APPELLATE COURT OF ILLINOIS, FOURTH DISTRICT
527 N.E.2d 590, 172 Ill. App. 3d 1079, 123 Ill. Dec. 127 1988.IL.1161
Appeal from the Circuit Court of Macon County; the Hon. Rodney A. Scott, Judge, presiding.
JUSTICE KNECHT delivered the opinion of the court. McCULLOUGH and LUND, JJ., concur.
DECISION OF THE COURT DELIVERED BY THE HONORABLE JUDGE KNECHT
In April 1987 defendant pleaded guilty to the offense of driving while his driver's license was revoked, having previously been convicted in May 1986 of driving while license revoked, with the prior conviction for leaving the scene of a personal injury accident, a Class 4 felony. (Ill. Rev. Stat. 1985, ch. 95 1/2, par. 6-303(d).) On May 13, 1987, he was sentenced to a term of one year of probation. Thereafter, a report of probation violation was filed, alleging that on or about May 30, 1987, defendant committed the offense of driving a motor vehicle while license revoked with a prior driving while license revoked conviction. After hearing in October 1987, the court found the State had proved this violation of probation by a preponderance of the evidence and, on October 30, 1987, defendant was sentenced to a term of 18 months' imprisonment, with credit for time served in jail but no credit for time served on probation. Upon motion of the State's Attorney for reimbursement of the county for court-appointed counsel (Ill. Rev. Stat. 1987, ch. 38, par. 113-3.1), the court found defendant had the ability to pay, as demonstrated by cash bond posted, and ordered reimbursement in the sum of $45. Defendant appeals from the judgment of the circuit court of Macon County, arguing (1) the trial court erred in failing to order an updated presentence investigation report prior to sentencing after defendant's revocation of probation; and (2) the court abused its discretion in ordering reimbursement to Macon County for the services of court-appointed counsel from monies deposited for his bail.
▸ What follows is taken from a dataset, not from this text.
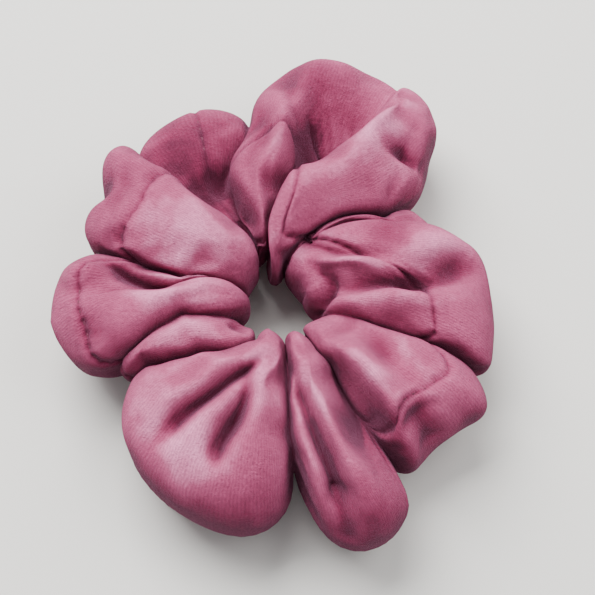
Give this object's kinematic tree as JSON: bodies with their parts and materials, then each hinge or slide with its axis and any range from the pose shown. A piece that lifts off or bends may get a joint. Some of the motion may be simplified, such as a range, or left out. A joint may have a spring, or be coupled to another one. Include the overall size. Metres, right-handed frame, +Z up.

With respect to his first argument, defendant relies on section 5-3-1 of the Unified Code of Corrections (Code) (Ill. Rev. Stat. 1985, ch. 38, par. 1005-3-1) and on the supreme court's decision in People v. Harris (1985), 105 Ill. 2d 290, 473 N.E.2d 1291.
Section 5-3-1 of the Code provides: "A defendant shall not be sentenced for a felony before a written presentence report of investigation is presented to and considered by the court." (Ill. Rev. Stat. 1985, ch. 38, par. 1005-3-1.) This section was considered in People v. McCrory (1976), 43 Ill. App. 3d 892, 357 N.E.2d 709. In McCrory, as here, the defendant argued his sentence should be vacated because the trial court did not order a second, or "updated," presentence report prior to resentencing after finding a probation violation and terminating probation. This court disagreed, reasoning:
"In the instant case, however, a presentence report was prepared after defendant's original conviction and the record shows that the Judge considered that report before imposing sentence. We do not believe that either [ People v. Comerford (1975), 35 Ill. App. 3d 287, 341 N.E.2d 131], or the Unified Code of Corrections requires that a second presentence report was necessary in the instant case. Here, the presentence report was prepared just six months earlier when defendant was placed on probation. The Judge who presided at the probation revocation hearing was the same Judge who entered the original order for probation. After finding defendant violated probation, the Judge offered to set the sentencing hearing for a later date if defendant wished to present any other mitigating evidence but defense counsel stated that defendant wished to proceed with sentencing. The record shows the Judge expressly considered the presentence report before imposing sentence. Under these circumstances, a second presentence report was unnecessary." McCrory, 43 Ill. App. 3d at 893, 357 N.E.2d at 710.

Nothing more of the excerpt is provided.